= AIM =
Look at the entries below and reproduce them exactly.

= RECORDS FOR THIS EXERCISE =
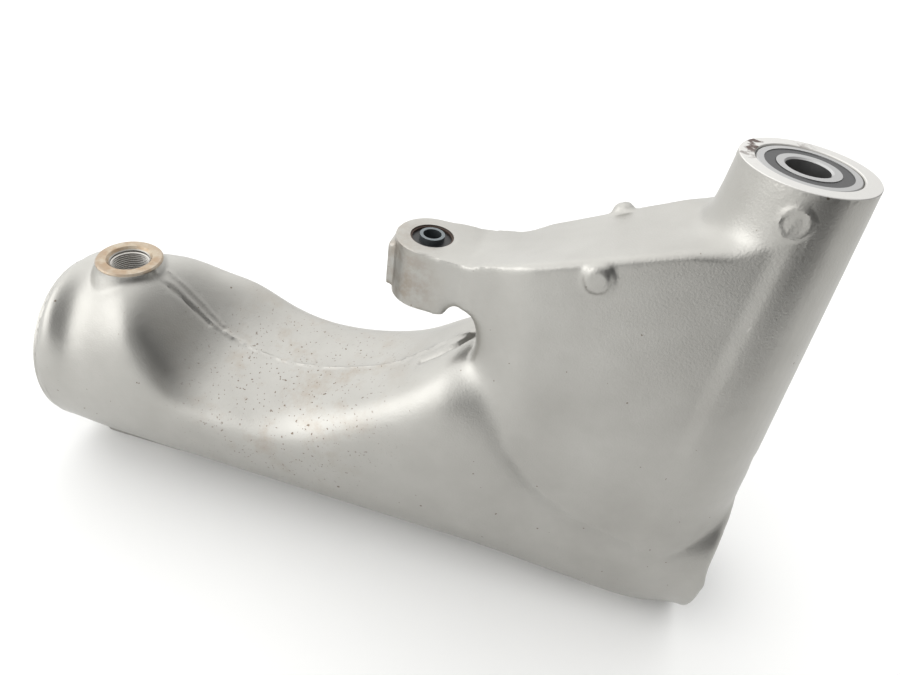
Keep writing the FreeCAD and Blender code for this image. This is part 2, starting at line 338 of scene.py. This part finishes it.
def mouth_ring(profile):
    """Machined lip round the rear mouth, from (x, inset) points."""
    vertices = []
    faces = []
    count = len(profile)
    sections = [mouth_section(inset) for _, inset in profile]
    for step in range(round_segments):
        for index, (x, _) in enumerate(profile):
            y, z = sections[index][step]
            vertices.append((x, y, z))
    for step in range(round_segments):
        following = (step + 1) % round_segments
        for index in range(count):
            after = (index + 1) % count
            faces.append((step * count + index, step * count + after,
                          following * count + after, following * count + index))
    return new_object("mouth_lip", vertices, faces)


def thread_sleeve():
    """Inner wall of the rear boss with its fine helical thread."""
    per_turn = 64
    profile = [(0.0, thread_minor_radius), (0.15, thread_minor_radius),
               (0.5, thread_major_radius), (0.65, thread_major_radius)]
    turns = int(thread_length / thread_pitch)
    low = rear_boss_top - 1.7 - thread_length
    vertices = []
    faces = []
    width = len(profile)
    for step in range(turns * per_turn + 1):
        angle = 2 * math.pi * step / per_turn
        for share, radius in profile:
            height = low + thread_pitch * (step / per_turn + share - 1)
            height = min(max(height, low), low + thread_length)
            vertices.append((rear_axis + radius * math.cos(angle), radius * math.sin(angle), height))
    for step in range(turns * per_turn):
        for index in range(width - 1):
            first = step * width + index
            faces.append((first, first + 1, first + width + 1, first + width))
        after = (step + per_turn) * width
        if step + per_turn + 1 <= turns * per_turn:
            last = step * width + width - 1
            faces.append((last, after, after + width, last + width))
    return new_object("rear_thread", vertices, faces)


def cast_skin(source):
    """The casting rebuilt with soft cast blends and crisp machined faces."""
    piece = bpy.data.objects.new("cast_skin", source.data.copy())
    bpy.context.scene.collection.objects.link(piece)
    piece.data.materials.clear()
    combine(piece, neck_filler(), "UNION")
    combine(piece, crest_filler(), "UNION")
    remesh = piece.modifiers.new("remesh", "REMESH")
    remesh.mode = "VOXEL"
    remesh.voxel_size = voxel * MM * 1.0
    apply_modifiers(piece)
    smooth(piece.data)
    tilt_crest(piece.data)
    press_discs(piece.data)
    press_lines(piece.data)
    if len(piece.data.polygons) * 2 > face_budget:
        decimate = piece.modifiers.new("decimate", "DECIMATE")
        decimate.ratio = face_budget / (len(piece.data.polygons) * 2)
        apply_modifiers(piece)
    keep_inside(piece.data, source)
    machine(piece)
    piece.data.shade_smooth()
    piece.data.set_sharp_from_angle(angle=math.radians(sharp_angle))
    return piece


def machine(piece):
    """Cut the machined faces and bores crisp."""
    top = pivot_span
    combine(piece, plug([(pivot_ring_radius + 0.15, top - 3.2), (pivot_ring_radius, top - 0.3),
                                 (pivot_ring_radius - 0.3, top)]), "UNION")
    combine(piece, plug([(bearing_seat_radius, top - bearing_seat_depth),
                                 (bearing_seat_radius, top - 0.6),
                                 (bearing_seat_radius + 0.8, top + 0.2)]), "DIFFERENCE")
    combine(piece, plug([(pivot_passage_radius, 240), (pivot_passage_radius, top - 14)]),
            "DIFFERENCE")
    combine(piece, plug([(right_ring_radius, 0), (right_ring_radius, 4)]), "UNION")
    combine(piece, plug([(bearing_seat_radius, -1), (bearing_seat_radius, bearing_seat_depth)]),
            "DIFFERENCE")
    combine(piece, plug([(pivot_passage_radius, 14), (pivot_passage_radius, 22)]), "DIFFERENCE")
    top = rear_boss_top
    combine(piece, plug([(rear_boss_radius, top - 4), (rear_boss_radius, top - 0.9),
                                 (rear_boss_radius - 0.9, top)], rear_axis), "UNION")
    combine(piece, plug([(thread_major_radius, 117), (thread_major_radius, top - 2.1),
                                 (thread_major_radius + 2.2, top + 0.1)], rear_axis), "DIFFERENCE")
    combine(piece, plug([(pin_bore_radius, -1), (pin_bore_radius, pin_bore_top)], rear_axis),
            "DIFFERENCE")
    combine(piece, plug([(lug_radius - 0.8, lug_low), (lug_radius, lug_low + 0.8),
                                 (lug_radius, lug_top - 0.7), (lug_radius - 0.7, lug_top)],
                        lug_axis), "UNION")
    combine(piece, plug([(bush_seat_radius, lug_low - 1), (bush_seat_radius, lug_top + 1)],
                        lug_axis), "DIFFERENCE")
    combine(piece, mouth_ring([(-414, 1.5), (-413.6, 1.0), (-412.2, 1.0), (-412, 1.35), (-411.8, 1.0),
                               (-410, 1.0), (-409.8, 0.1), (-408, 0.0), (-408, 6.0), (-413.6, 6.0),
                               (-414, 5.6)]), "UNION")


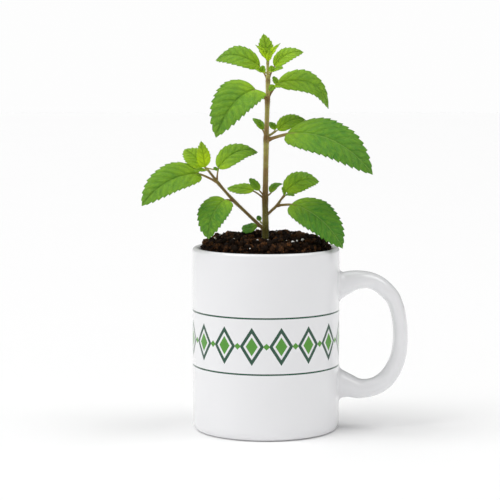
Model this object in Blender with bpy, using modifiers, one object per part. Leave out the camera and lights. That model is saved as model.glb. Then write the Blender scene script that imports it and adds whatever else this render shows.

= EXERCISE ANSWER =
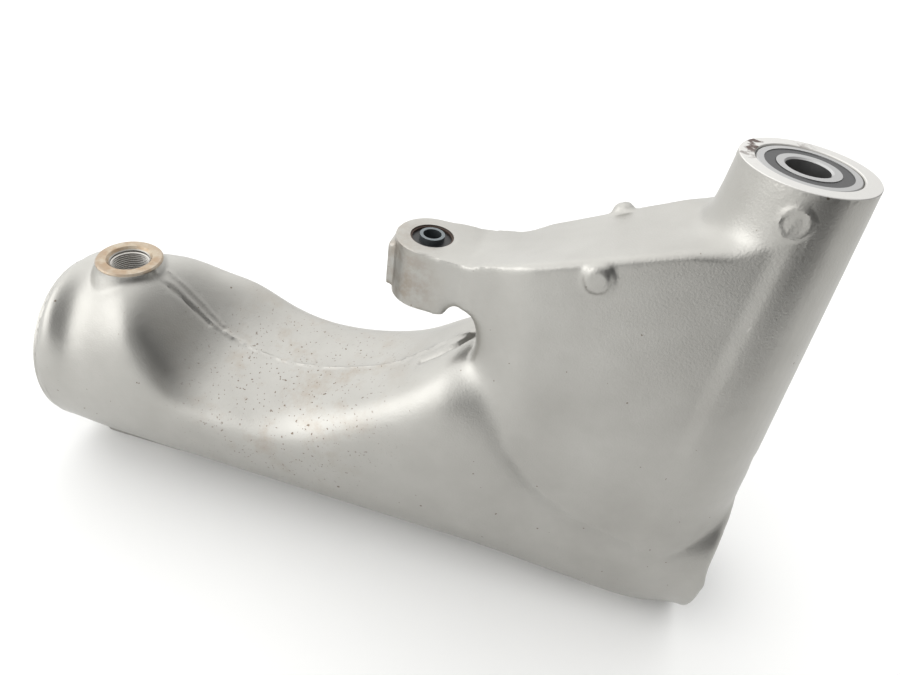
Keep writing the FreeCAD and Blender code for this image. This is part 2, starting at line 338 of scene.py. This part finishes it.
def mouth_ring(profile):
    """Machined lip round the rear mouth, from (x, inset) points."""
    vertices = []
    faces = []
    count = len(profile)
    sections = [mouth_section(inset) for _, inset in profile]
    for step in range(round_segments):
        for index, (x, _) in enumerate(profile):
            y, z = sections[index][step]
            vertices.append((x, y, z))
    for step in range(round_segments):
        following = (step + 1) % round_segments
        for index in range(count):
            after = (index + 1) % count
            faces.append((step * count + index, step * count + after,
                          following * count + after, following * count + index))
    return new_object("mouth_lip", vertices, faces)


def thread_sleeve():
    """Inner wall of the rear boss with its fine helical thread."""
    per_turn = 64
    profile = [(0.0, thread_minor_radius), (0.15, thread_minor_radius),
               (0.5, thread_major_radius), (0.65, thread_major_radius)]
    turns = int(thread_length / thread_pitch)
    low = rear_boss_top - 1.7 - thread_length
    vertices = []
    faces = []
    width = len(profile)
    for step in range(turns * per_turn + 1):
        angle = 2 * math.pi * step / per_turn
        for share, radius in profile:
            height = low + thread_pitch * (step / per_turn + share - 1)
            height = min(max(height, low), low + thread_length)
            vertices.append((rear_axis + radius * math.cos(angle), radius * math.sin(angle), height))
    for step in range(turns * per_turn):
        for index in range(width - 1):
            first = step * width + index
            faces.append((first, first + 1, first + width + 1, first + width))
        after = (step + per_turn) * width
        if step + per_turn + 1 <= turns * per_turn:
            last = step * width + width - 1
            faces.append((last, after, after + width, last + width))
    return new_object("rear_thread", vertices, faces)


def cast_skin(source):
    """The casting rebuilt with soft cast blends and crisp machined faces."""
    piece = bpy.data.objects.new("cast_skin", source.data.copy())
    bpy.context.scene.collection.objects.link(piece)
    piece.data.materials.clear()
    combine(piece, neck_filler(), "UNION")
    combine(piece, crest_filler(), "UNION")
    remesh = piece.modifiers.new("remesh", "REMESH")
    remesh.mode = "VOXEL"
    remesh.voxel_size = voxel * MM * 1.0
    apply_modifiers(piece)
    smooth(piece.data)
    tilt_crest(piece.data)
    press_discs(piece.data)
    press_lines(piece.data)
    if len(piece.data.polygons) * 2 > face_budget:
        decimate = piece.modifiers.new("decimate", "DECIMATE")
        decimate.ratio = face_budget / (len(piece.data.polygons) * 2)
        apply_modifiers(piece)
    keep_inside(piece.data, source)
    machine(piece)
    piece.data.shade_smooth()
    piece.data.set_sharp_from_angle(angle=math.radians(sharp_angle))
    return piece


def machine(piece):
    """Cut the machined faces and bores crisp."""
    top = pivot_span
    combine(piece, plug([(pivot_ring_radius + 0.15, top - 3.2), (pivot_ring_radius, top - 0.3),
                                 (pivot_ring_radius - 0.3, top)]), "UNION")
    combine(piece, plug([(bearing_seat_radius, top - bearing_seat_depth),
                                 (bearing_seat_radius, top - 0.6),
                                 (bearing_seat_radius + 0.8, top + 0.2)]), "DIFFERENCE")
    combine(piece, plug([(pivot_passage_radius, 240), (pivot_passage_radius, top - 14)]),
            "DIFFERENCE")
    combine(piece, plug([(right_ring_radius, 0), (right_ring_radius, 4)]), "UNION")
    combine(piece, plug([(bearing_seat_radius, -1), (bearing_seat_radius, bearing_seat_depth)]),
            "DIFFERENCE")
    combine(piece, plug([(pivot_passage_radius, 14), (pivot_passage_radius, 22)]), "DIFFERENCE")
    top = rear_boss_top
    combine(piece, plug([(rear_boss_radius, top - 4), (rear_boss_radius, top - 0.9),
                                 (rear_boss_radius - 0.9, top)], rear_axis), "UNION")
    combine(piece, plug([(thread_major_radius, 117), (thread_major_radius, top - 2.1),
                                 (thread_major_radius + 2.2, top + 0.1)], rear_axis), "DIFFERENCE")
    combine(piece, plug([(pin_bore_radius, -1), (pin_bore_radius, pin_bore_top)], rear_axis),
            "DIFFERENCE")
    combine(piece, plug([(lug_radius - 0.8, lug_low), (lug_radius, lug_low + 0.8),
                                 (lug_radius, lug_top - 0.7), (lug_radius - 0.7, lug_top)],
                        lug_axis), "UNION")
    combine(piece, plug([(bush_seat_radius, lug_low - 1), (bush_seat_radius, lug_top + 1)],
                        lug_axis), "DIFFERENCE")
    combine(piece, mouth_ring([(-414, 1.5), (-413.6, 1.0), (-412.2, 1.0), (-412, 1.35), (-411.8, 1.0),
                               (-410, 1.0), (-409.8, 0.1), (-408, 0.0), (-408, 6.0), (-413.6, 6.0),
                               (-414, 5.6)]), "UNION")


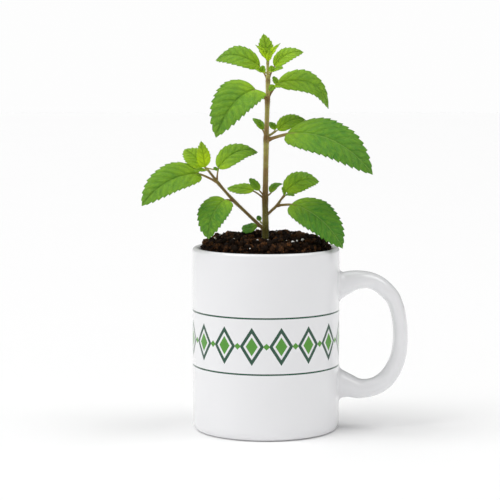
Model this object in Blender with bpy, using modifiers, one object per part. Leave out the camera and lights. That model is saved as model.glb. Then write the Blender scene script that imports it and adds whatever else this render shows.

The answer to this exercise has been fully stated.